For optical waveguides application, the crystalline particles with a few 10 µm diameter, which will cause strong propagation loss, are not appropriate. Formation of single-domain crystalline phase, i.e., single crystal, with line patterns is one of the best solutions for waveguides application in crystallized glass. Recently, Honma et al. [9] reported on novel technique of YAG laser writing for single crystal waveguides in Sm-doped glasses.

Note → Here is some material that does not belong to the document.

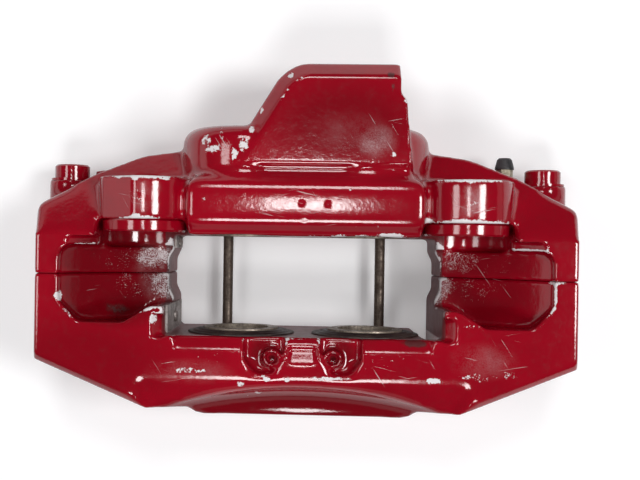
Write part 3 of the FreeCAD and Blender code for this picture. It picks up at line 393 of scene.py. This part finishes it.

In this method, highly effective “atomic-scale heating” through the optical absorption of Sm ions can be used, and challenges of single-crystal waveguides patterning in silica-based glasses are now in progress by taking account of thermally crystallization behaviors in silica glass as stated in this paper.

4. Conclusion

We have, for the first time in our knowledge, found SHG emission directly from the crystalline particles induced by thermally crystallization in Ge-doped SiO₂ glass films. XRD peaks at around 2θ=22° in the crystallized Ge-doped SiO₂ films were observed, and the obtained XRD patterns in the CVD glass films are exactly the same as those in UV-poled Ge:SiO₂ glasses. GeO₂–concentration dependence of three XRD peaks positioned at around 2θ=22° were investigated, and the peak at the highest angle of 2θ was found to be almost independent against GeO2-concentration, in contrast with those of other two peaks strongly depending on GeO₂–concentration.

By the use of a SHG microscopic technique, it has been successfully measured that SHG signal with 532 nm wavelength, corresponding to a fundamental Q-switched Nd:YAG laser with 1.06 µm, is clearly measured directly from the crystalline particles induced in thermally crystallized Ge-doped SiO₂ glass films. Although conclusive assignments of a crystalline phase for SHG-active particles in the films are not defined yet at the moment, possible crystalline phases, for example stress-induced SHG-active phase, were discussed here. These results obtained in this study indicate the origin of second-order optical nonlinearity induced by the crystallization, and suggest a new photonic application of space-localized crystallization in silica-based glass materials.